- _Short problem_
Please quote every line word for word.

- _Data section_
---------------
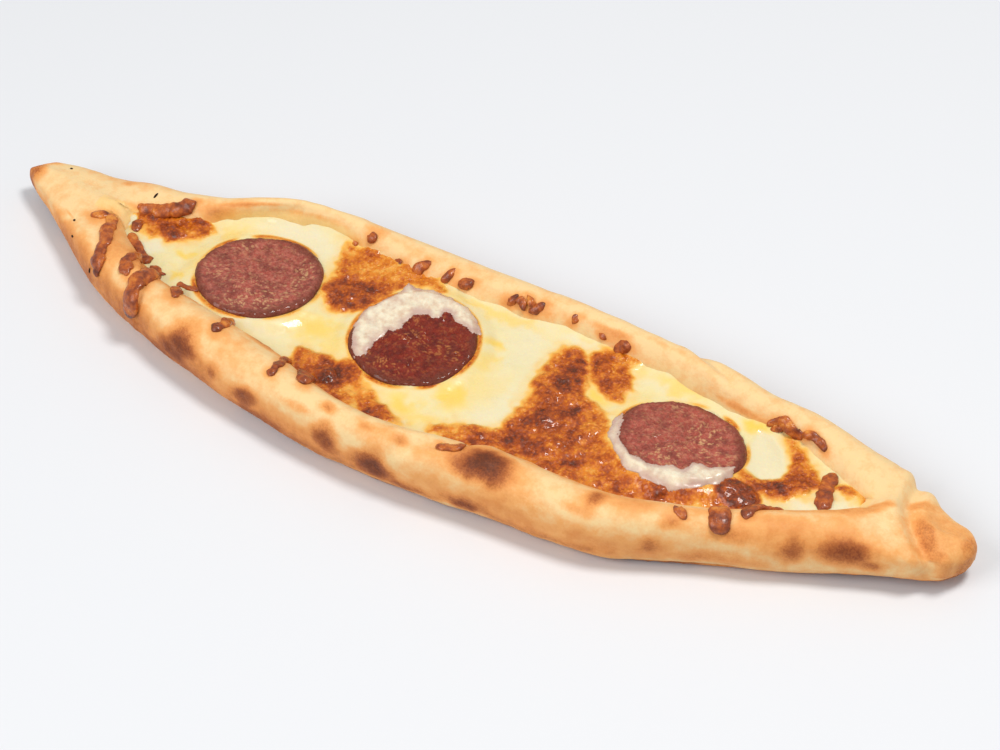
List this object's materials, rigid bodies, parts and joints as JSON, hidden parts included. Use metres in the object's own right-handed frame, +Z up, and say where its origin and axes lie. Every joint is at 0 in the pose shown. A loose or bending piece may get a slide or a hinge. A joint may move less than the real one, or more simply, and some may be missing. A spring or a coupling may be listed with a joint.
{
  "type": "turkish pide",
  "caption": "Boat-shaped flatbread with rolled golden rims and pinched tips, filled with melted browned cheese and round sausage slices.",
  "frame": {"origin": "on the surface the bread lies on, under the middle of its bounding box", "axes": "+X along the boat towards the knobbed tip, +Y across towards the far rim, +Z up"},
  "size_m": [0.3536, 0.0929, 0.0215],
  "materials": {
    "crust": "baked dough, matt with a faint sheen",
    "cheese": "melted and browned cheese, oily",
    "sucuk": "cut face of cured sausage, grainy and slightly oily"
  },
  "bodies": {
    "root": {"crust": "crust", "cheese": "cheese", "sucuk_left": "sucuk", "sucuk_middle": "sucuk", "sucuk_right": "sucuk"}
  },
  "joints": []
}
---------------
- _Output_
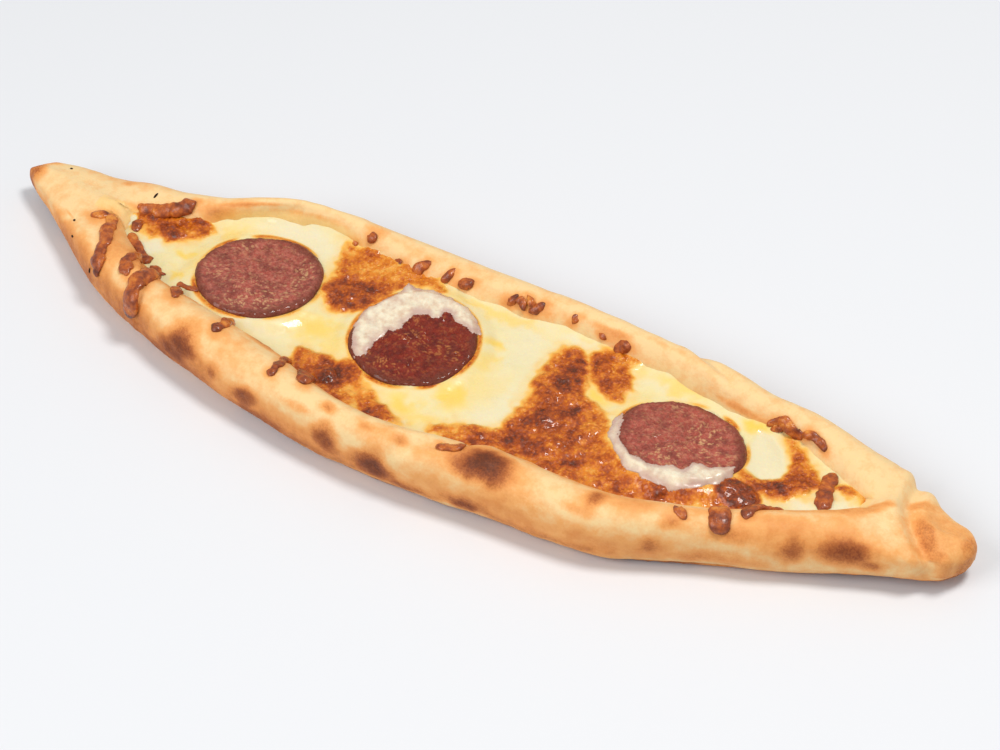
List this object's materials, rigid bodies, parts and joints as JSON, hidden parts included. Use metres in the object's own right-handed frame, +Z up, and say where its origin and axes lie. Every joint is at 0 in the pose shown. A loose or bending piece may get a slide or a hinge. A joint may move less than the real one, or more simply, and some may be missing. A spring or a coupling may be listed with a joint.
{
  "type": "turkish pide",
  "caption": "Boat-shaped flatbread with rolled golden rims and pinched tips, filled with melted browned cheese and round sausage slices.",
  "frame": {"origin": "on the surface the bread lies on, under the middle of its bounding box", "axes": "+X along the boat towards the knobbed tip, +Y across towards the far rim, +Z up"},
  "size_m": [0.3536, 0.0929, 0.0215],
  "materials": {
    "crust": "baked dough, matt with a faint sheen",
    "cheese": "melted and browned cheese, oily",
    "sucuk": "cut face of cured sausage, grainy and slightly oily"
  },
  "bodies": {
    "root": {"crust": "crust", "cheese": "cheese", "sucuk_left": "sucuk", "sucuk_middle": "sucuk", "sucuk_right": "sucuk"}
  },
  "joints": []
}